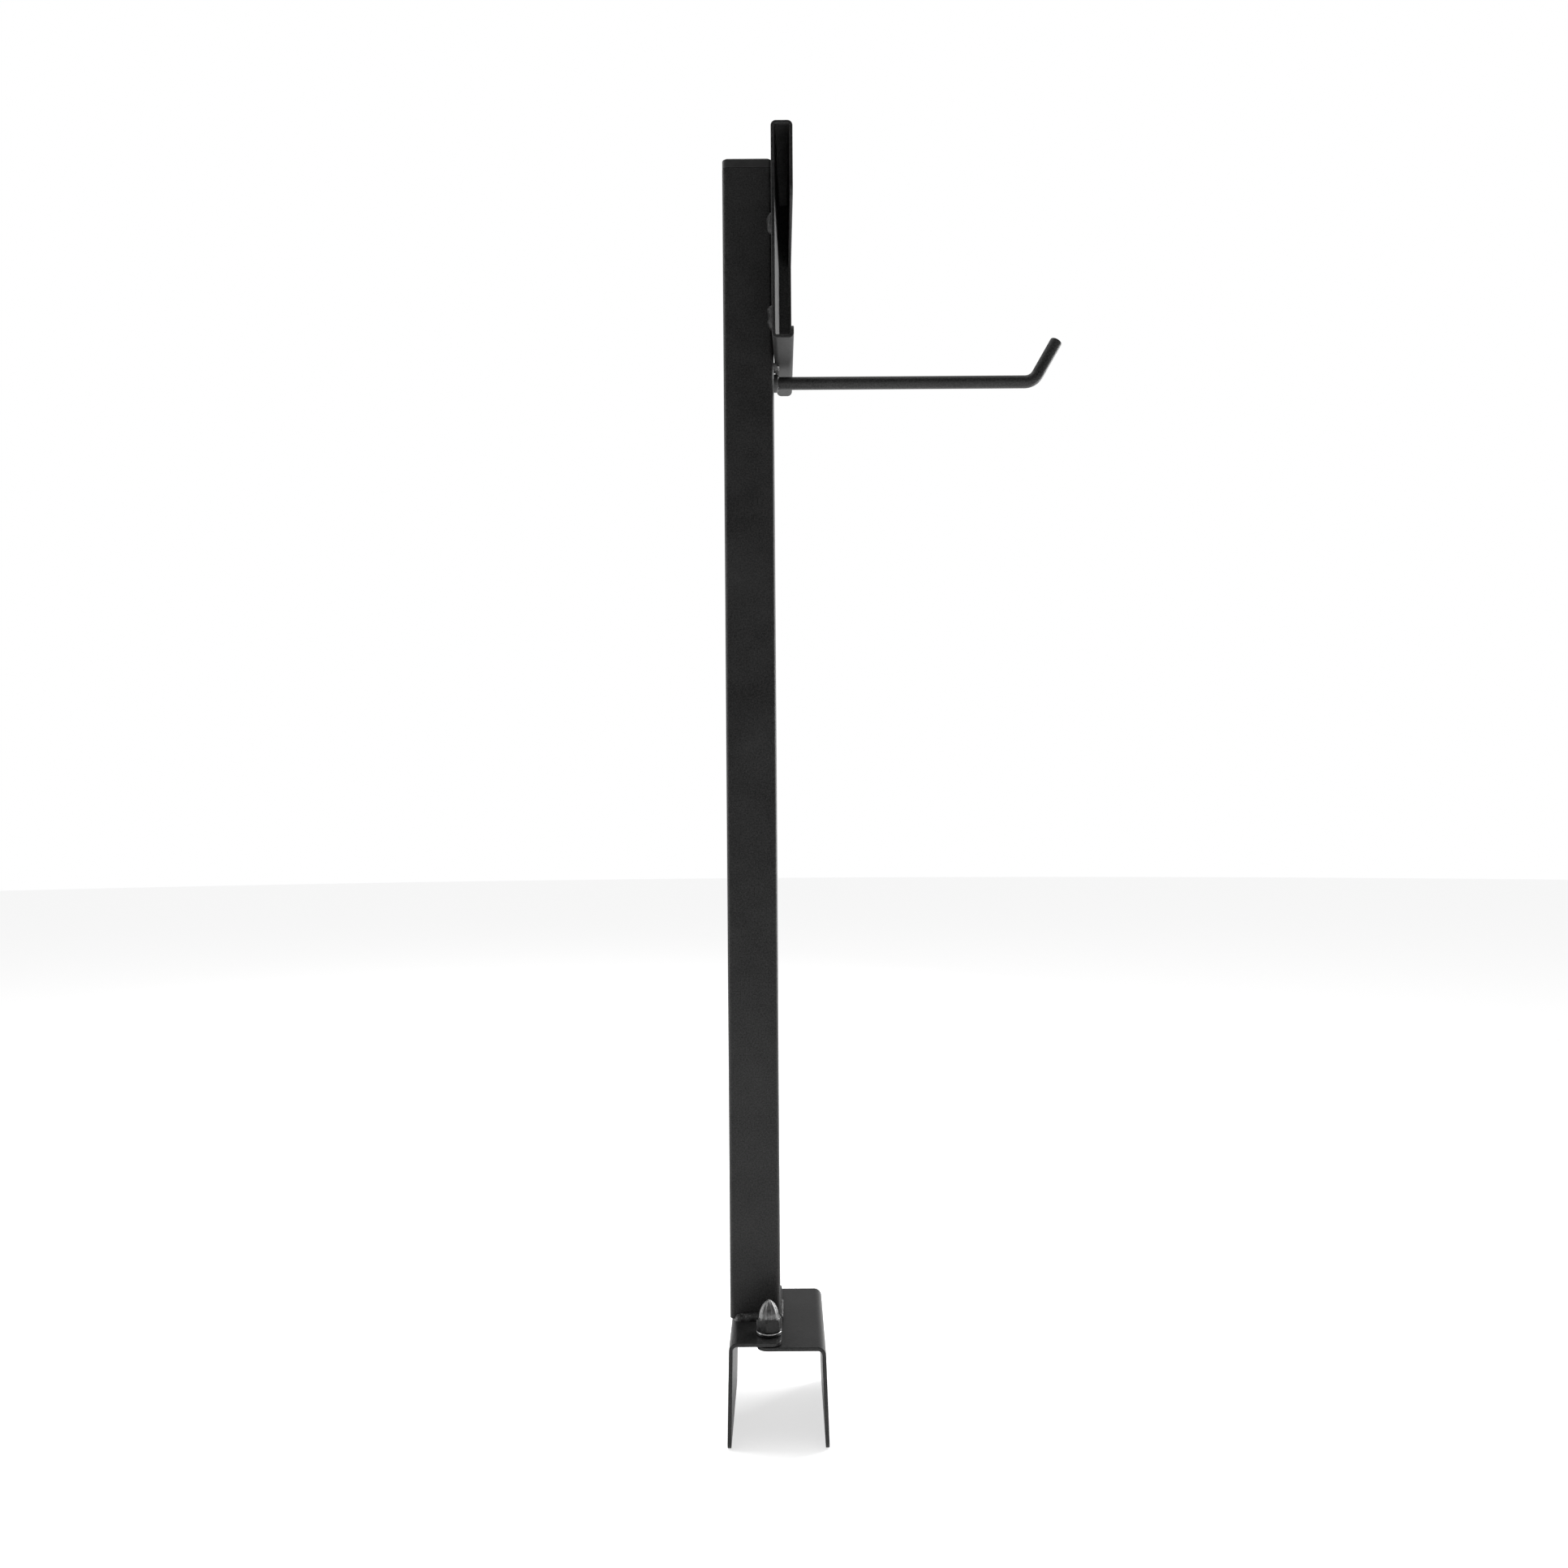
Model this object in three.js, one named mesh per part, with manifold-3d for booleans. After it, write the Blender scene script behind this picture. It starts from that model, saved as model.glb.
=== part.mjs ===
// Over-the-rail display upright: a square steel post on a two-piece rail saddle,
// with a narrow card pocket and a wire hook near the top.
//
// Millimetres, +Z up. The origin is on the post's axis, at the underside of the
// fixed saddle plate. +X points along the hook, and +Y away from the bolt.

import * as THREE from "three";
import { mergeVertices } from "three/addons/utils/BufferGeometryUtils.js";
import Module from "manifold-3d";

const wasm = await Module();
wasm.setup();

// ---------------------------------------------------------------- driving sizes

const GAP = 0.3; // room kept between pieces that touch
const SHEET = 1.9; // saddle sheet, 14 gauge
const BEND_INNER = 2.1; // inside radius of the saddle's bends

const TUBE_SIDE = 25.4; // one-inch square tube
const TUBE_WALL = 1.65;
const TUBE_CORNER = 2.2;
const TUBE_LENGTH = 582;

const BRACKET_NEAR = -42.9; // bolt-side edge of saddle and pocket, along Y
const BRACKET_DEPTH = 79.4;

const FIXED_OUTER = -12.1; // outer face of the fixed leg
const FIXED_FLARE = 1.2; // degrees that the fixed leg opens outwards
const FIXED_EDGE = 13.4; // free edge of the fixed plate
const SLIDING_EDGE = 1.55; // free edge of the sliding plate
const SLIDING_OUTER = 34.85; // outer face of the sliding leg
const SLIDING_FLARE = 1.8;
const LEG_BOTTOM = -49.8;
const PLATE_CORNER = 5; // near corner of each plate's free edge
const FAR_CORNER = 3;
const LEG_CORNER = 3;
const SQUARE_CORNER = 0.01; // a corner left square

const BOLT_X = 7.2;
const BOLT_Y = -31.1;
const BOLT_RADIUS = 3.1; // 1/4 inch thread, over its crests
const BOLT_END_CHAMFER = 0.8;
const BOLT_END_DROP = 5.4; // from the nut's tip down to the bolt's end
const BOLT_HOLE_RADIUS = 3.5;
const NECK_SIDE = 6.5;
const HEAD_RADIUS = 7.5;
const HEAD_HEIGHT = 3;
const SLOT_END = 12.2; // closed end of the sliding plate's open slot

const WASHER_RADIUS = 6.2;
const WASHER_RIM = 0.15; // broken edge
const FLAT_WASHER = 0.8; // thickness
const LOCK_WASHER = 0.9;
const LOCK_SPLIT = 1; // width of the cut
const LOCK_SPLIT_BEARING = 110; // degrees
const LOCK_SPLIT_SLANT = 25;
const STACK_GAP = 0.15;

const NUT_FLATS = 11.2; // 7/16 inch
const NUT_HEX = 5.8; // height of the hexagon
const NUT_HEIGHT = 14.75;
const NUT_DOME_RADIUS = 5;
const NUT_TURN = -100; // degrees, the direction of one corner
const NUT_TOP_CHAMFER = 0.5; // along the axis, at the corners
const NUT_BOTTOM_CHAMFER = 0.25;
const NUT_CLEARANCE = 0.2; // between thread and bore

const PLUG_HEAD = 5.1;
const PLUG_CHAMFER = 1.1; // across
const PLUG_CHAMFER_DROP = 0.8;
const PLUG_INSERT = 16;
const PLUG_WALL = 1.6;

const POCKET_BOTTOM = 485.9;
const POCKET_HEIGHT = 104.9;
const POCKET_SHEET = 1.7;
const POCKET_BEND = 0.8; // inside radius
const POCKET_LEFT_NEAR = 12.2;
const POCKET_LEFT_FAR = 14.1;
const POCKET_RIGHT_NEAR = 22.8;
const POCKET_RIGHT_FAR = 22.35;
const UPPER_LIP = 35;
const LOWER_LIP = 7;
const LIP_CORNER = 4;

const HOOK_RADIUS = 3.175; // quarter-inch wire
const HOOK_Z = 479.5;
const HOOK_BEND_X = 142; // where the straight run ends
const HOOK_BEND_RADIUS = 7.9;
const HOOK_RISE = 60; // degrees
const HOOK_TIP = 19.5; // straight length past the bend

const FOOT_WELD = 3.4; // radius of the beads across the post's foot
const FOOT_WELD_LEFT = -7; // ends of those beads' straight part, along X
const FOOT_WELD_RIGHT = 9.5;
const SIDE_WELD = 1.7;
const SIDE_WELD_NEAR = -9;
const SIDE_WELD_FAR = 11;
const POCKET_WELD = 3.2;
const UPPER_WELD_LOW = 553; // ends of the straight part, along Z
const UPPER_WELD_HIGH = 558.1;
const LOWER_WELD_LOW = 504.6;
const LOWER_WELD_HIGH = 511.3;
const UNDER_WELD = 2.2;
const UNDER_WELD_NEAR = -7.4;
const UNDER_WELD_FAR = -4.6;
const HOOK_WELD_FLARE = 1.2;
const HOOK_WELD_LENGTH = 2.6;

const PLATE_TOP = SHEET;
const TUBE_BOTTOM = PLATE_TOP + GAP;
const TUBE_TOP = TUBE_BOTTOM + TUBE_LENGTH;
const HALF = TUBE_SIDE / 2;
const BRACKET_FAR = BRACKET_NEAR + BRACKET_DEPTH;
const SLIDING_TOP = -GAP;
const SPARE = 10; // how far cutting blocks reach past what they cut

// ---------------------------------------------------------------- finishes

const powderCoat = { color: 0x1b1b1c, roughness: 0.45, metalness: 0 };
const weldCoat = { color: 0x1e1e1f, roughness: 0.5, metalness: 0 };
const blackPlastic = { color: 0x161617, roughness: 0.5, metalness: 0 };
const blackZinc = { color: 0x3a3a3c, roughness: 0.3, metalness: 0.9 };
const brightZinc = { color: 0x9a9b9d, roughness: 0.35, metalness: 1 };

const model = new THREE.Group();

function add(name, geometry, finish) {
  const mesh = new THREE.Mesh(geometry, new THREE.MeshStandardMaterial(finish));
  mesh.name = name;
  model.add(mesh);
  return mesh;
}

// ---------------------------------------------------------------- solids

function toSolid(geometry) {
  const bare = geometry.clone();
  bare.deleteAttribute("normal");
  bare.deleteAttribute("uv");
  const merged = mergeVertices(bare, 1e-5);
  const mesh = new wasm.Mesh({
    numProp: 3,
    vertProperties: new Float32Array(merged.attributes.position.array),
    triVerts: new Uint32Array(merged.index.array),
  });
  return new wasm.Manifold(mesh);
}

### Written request
Exactly reproduce the material above.

### Answer to the problem
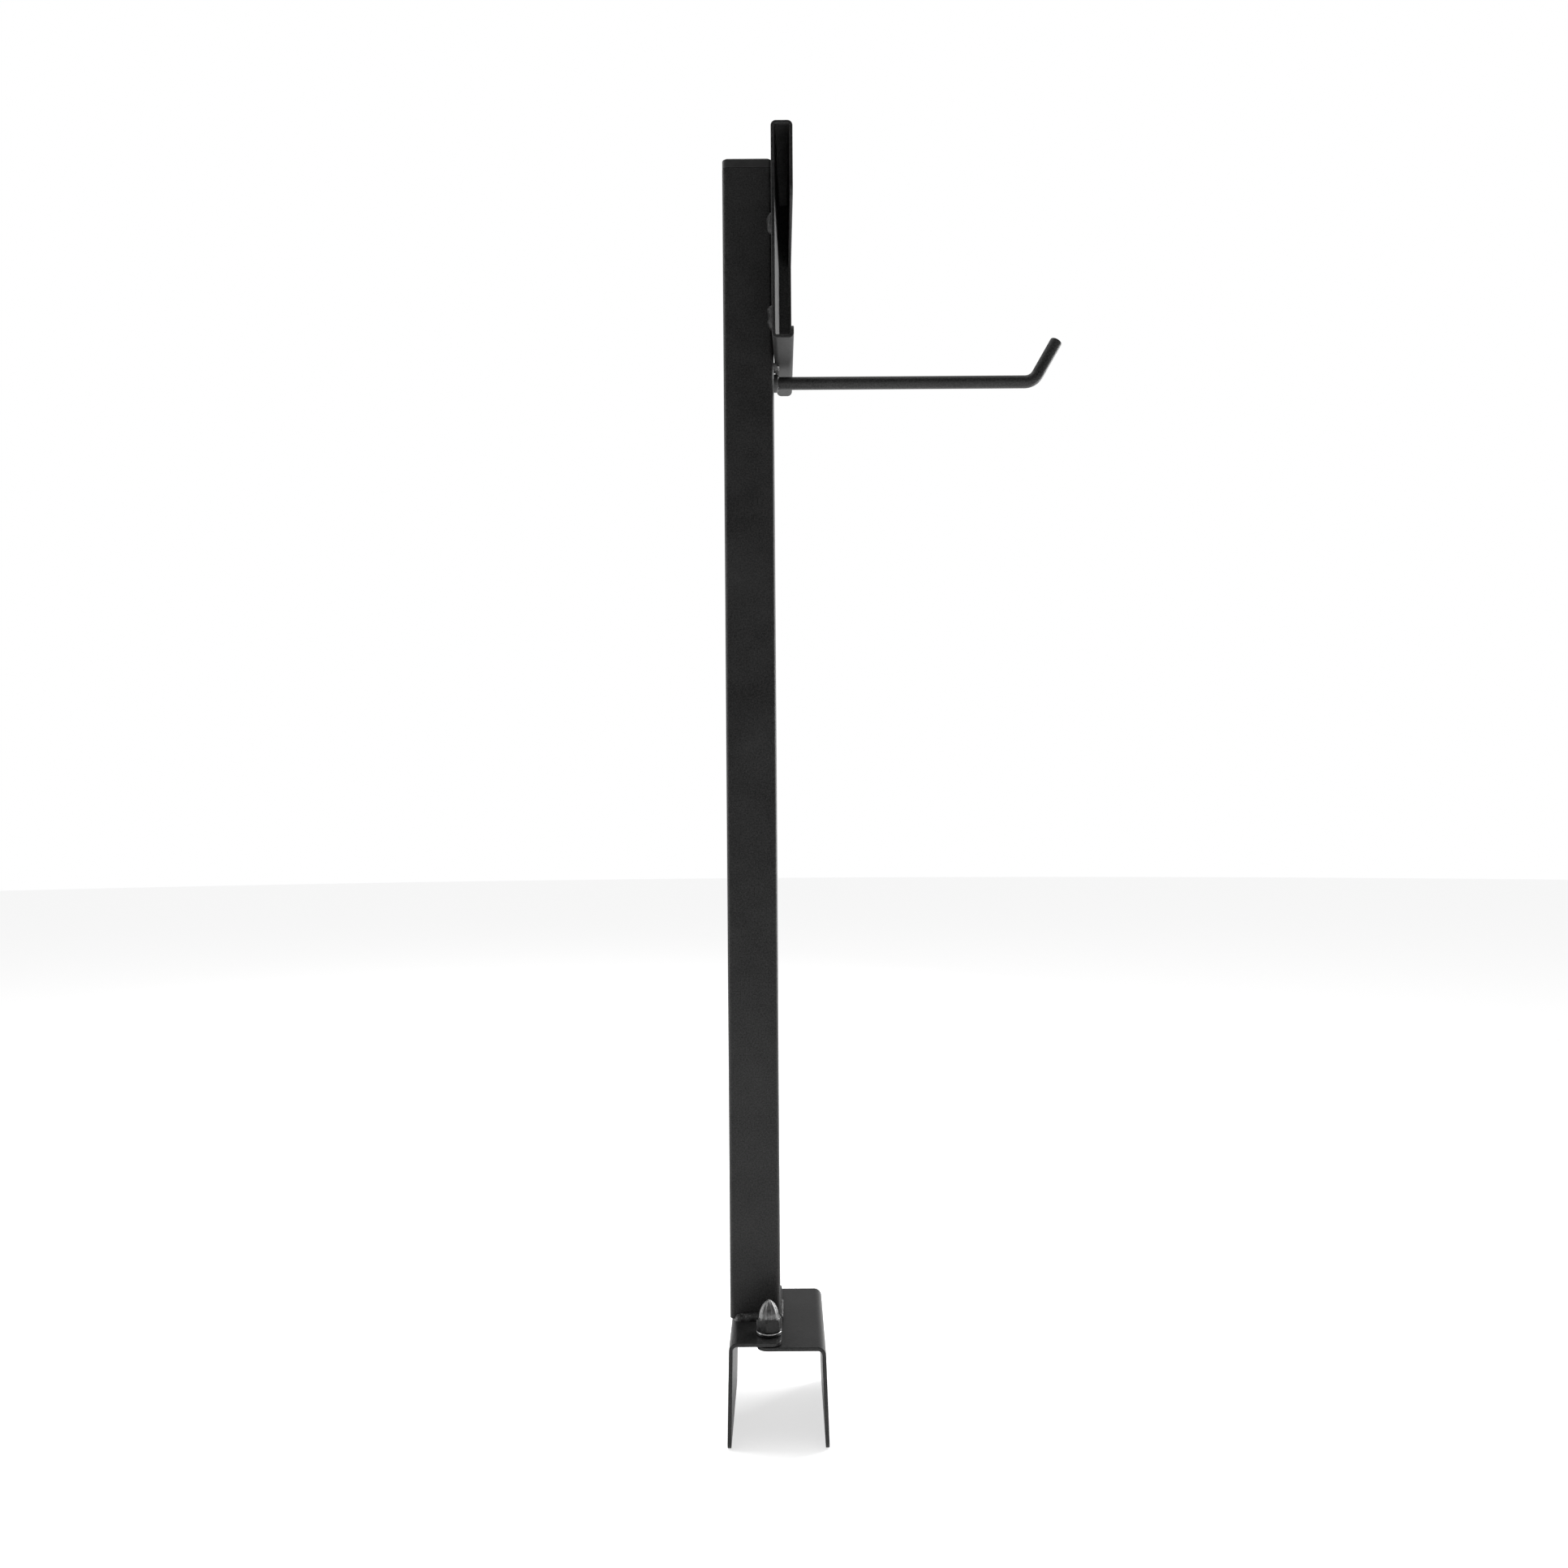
Model this object in three.js, one named mesh per part, with manifold-3d for booleans. After it, write the Blender scene script behind this picture. It starts from that model, saved as model.glb.
=== part.mjs ===
// Over-the-rail display upright: a square steel post on a two-piece rail saddle,
// with a narrow card pocket and a wire hook near the top.
//
// Millimetres, +Z up. The origin is on the post's axis, at the underside of the
// fixed saddle plate. +X points along the hook, and +Y away from the bolt.

import * as THREE from "three";
import { mergeVertices } from "three/addons/utils/BufferGeometryUtils.js";
import Module from "manifold-3d";

const wasm = await Module();
wasm.setup();

// ---------------------------------------------------------------- driving sizes

const GAP = 0.3; // room kept between pieces that touch
const SHEET = 1.9; // saddle sheet, 14 gauge
const BEND_INNER = 2.1; // inside radius of the saddle's bends

const TUBE_SIDE = 25.4; // one-inch square tube
const TUBE_WALL = 1.65;
const TUBE_CORNER = 2.2;
const TUBE_LENGTH = 582;

const BRACKET_NEAR = -42.9; // bolt-side edge of saddle and pocket, along Y
const BRACKET_DEPTH = 79.4;

const FIXED_OUTER = -12.1; // outer face of the fixed leg
const FIXED_FLARE = 1.2; // degrees that the fixed leg opens outwards
const FIXED_EDGE = 13.4; // free edge of the fixed plate
const SLIDING_EDGE = 1.55; // free edge of the sliding plate
const SLIDING_OUTER = 34.85; // outer face of the sliding leg
const SLIDING_FLARE = 1.8;
const LEG_BOTTOM = -49.8;
const PLATE_CORNER = 5; // near corner of each plate's free edge
const FAR_CORNER = 3;
const LEG_CORNER = 3;
const SQUARE_CORNER = 0.01; // a corner left square

const BOLT_X = 7.2;
const BOLT_Y = -31.1;
const BOLT_RADIUS = 3.1; // 1/4 inch thread, over its crests
const BOLT_END_CHAMFER = 0.8;
const BOLT_END_DROP = 5.4; // from the nut's tip down to the bolt's end
const BOLT_HOLE_RADIUS = 3.5;
const NECK_SIDE = 6.5;
const HEAD_RADIUS = 7.5;
const HEAD_HEIGHT = 3;
const SLOT_END = 12.2; // closed end of the sliding plate's open slot

const WASHER_RADIUS = 6.2;
const WASHER_RIM = 0.15; // broken edge
const FLAT_WASHER = 0.8; // thickness
const LOCK_WASHER = 0.9;
const LOCK_SPLIT = 1; // width of the cut
const LOCK_SPLIT_BEARING = 110; // degrees
const LOCK_SPLIT_SLANT = 25;
const STACK_GAP = 0.15;

const NUT_FLATS = 11.2; // 7/16 inch
const NUT_HEX = 5.8; // height of the hexagon
const NUT_HEIGHT = 14.75;
const NUT_DOME_RADIUS = 5;
const NUT_TURN = -100; // degrees, the direction of one corner
const NUT_TOP_CHAMFER = 0.5; // along the axis, at the corners
const NUT_BOTTOM_CHAMFER = 0.25;
const NUT_CLEARANCE = 0.2; // between thread and bore

const PLUG_HEAD = 5.1;
const PLUG_CHAMFER = 1.1; // across
const PLUG_CHAMFER_DROP = 0.8;
const PLUG_INSERT = 16;
const PLUG_WALL = 1.6;

const POCKET_BOTTOM = 485.9;
const POCKET_HEIGHT = 104.9;
const POCKET_SHEET = 1.7;
const POCKET_BEND = 0.8; // inside radius
const POCKET_LEFT_NEAR = 12.2;
const POCKET_LEFT_FAR = 14.1;
const POCKET_RIGHT_NEAR = 22.8;
const POCKET_RIGHT_FAR = 22.35;
const UPPER_LIP = 35;
const LOWER_LIP = 7;
const LIP_CORNER = 4;

const HOOK_RADIUS = 3.175; // quarter-inch wire
const HOOK_Z = 479.5;
const HOOK_BEND_X = 142; // where the straight run ends
const HOOK_BEND_RADIUS = 7.9;
const HOOK_RISE = 60; // degrees
const HOOK_TIP = 19.5; // straight length past the bend

const FOOT_WELD = 3.4; // radius of the beads across the post's foot
const FOOT_WELD_LEFT = -7; // ends of those beads' straight part, along X
const FOOT_WELD_RIGHT = 9.5;
const SIDE_WELD = 1.7;
const SIDE_WELD_NEAR = -9;
const SIDE_WELD_FAR = 11;
const POCKET_WELD = 3.2;
const UPPER_WELD_LOW = 553; // ends of the straight part, along Z
const UPPER_WELD_HIGH = 558.1;
const LOWER_WELD_LOW = 504.6;
const LOWER_WELD_HIGH = 511.3;
const UNDER_WELD = 2.2;
const UNDER_WELD_NEAR = -7.4;
const UNDER_WELD_FAR = -4.6;
const HOOK_WELD_FLARE = 1.2;
const HOOK_WELD_LENGTH = 2.6;

const PLATE_TOP = SHEET;
const TUBE_BOTTOM = PLATE_TOP + GAP;
const TUBE_TOP = TUBE_BOTTOM + TUBE_LENGTH;
const HALF = TUBE_SIDE / 2;
const BRACKET_FAR = BRACKET_NEAR + BRACKET_DEPTH;
const SLIDING_TOP = -GAP;
const SPARE = 10; // how far cutting blocks reach past what they cut

// ---------------------------------------------------------------- finishes

const powderCoat = { color: 0x1b1b1c, roughness: 0.45, metalness: 0 };
const weldCoat = { color: 0x1e1e1f, roughness: 0.5, metalness: 0 };
const blackPlastic = { color: 0x161617, roughness: 0.5, metalness: 0 };
const blackZinc = { color: 0x3a3a3c, roughness: 0.3, metalness: 0.9 };
const brightZinc = { color: 0x9a9b9d, roughness: 0.35, metalness: 1 };

const model = new THREE.Group();

function add(name, geometry, finish) {
  const mesh = new THREE.Mesh(geometry, new THREE.MeshStandardMaterial(finish));
  mesh.name = name;
  model.add(mesh);
  return mesh;
}

// ---------------------------------------------------------------- solids

function toSolid(geometry) {
  const bare = geometry.clone();
  bare.deleteAttribute("normal");
  bare.deleteAttribute("uv");
  const merged = mergeVertices(bare, 1e-5);
  const mesh = new wasm.Mesh({
    numProp: 3,
    vertProperties: new Float32Array(merged.attributes.position.array),
    triVerts: new Uint32Array(merged.index.array),
  });
  return new wasm.Manifold(mesh);
}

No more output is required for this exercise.